Silence, however. I am still stewing over 3 queries to which I never got a response from agencies that do not specifically state a NORMAN policy. One of which says they always respond. I literally don't know what to do. Move on? It seems wrong to nudge on a query. So I have chosen internal torment. And to not query those agents again on my next project.
Which will be the biggest best seller ever. Ever I tell you. Bigger than Harry Potter. (So there's the delusional thing coming out). Ok, work meeting. They are about to send students back to us face to face. Need to find out how that is going to happen and when.
P.S. Someone asked me today, "And how many copies have you sold?"
I didn't know how to wiggle myself out of it. So I said the semi-embarrasing truth, "Just a hundred."
What was the 'correct' answer again? I know it's been discussed here before...
Write the next one, Katja, if you haven’t already.

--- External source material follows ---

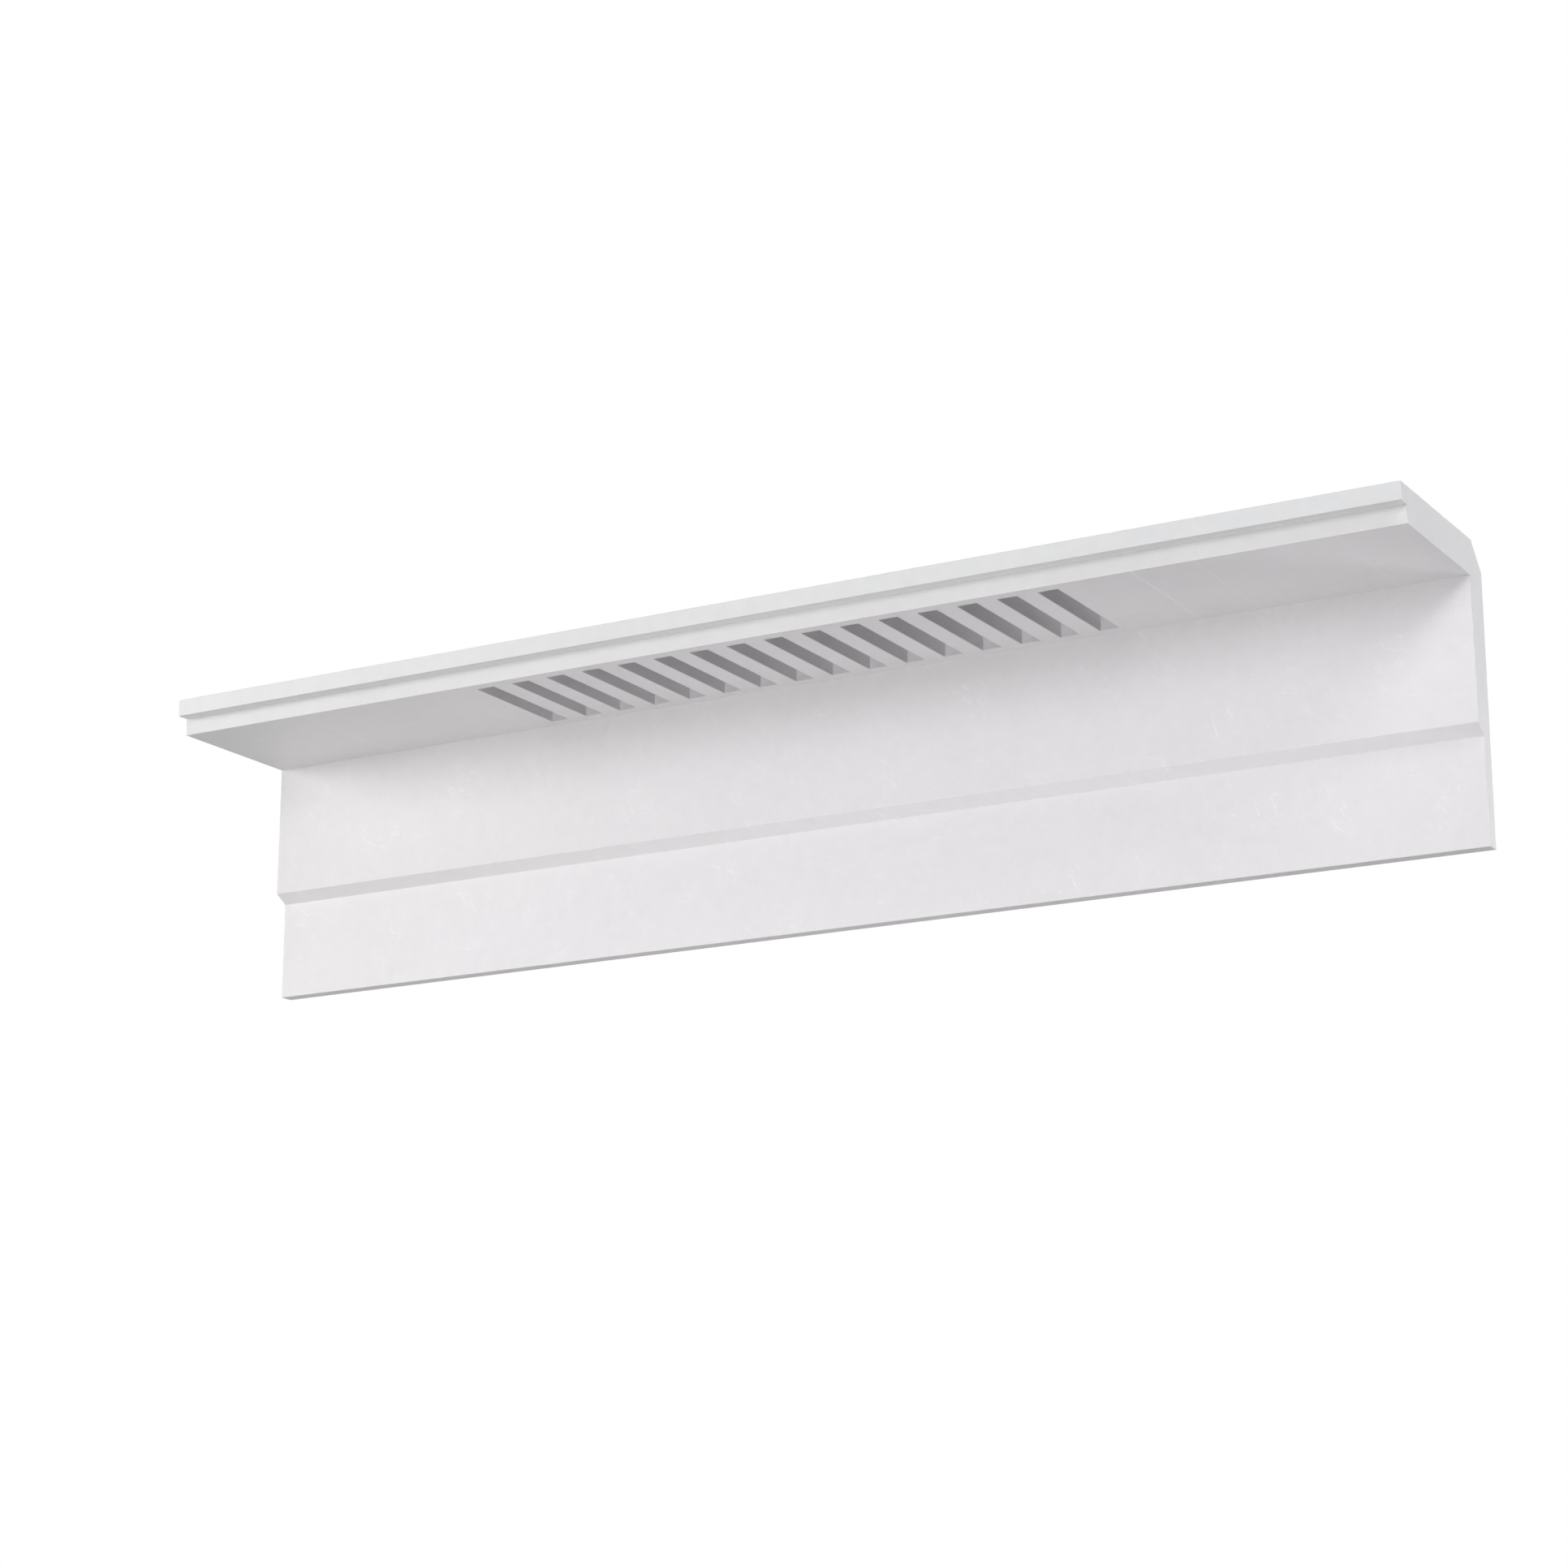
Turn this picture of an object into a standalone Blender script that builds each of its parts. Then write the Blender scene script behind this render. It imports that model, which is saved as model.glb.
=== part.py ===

I’m hoping to be able to respond to a positive reply by asking which manuscript they are referring to. I believe Mary Higgins Clark had seven in circulation before one was accepted.
Good idea, Brenda, thank you. :)
At the moment I'm only in my first draft of the next one, though. The one that you once called the most torturous one, and I agree with that! It's going to be a while...
That woman had asked me SO many questions... also how many books I had written. Yikes!
She was a new tennis match encounter, so I couldn't quite run away from 'her'. She wanted to know sooo many things about me.
Funny, really, because she knew I was a writer. "How's your writing going" was the first question. I'd never even met her before.
(She checked me out somehow. Either through my email sig line or through other people.)
Katja, you never say "just"... that says you don't think much of the sales. You say...
- it's doing really well
- sales are better than I could imagine
- in the hundreds
And you say it with tone of voice, posture, a smile that all tell the person asking you ARE a successful writer.
Be proud of every sale and don't let anyone knock you.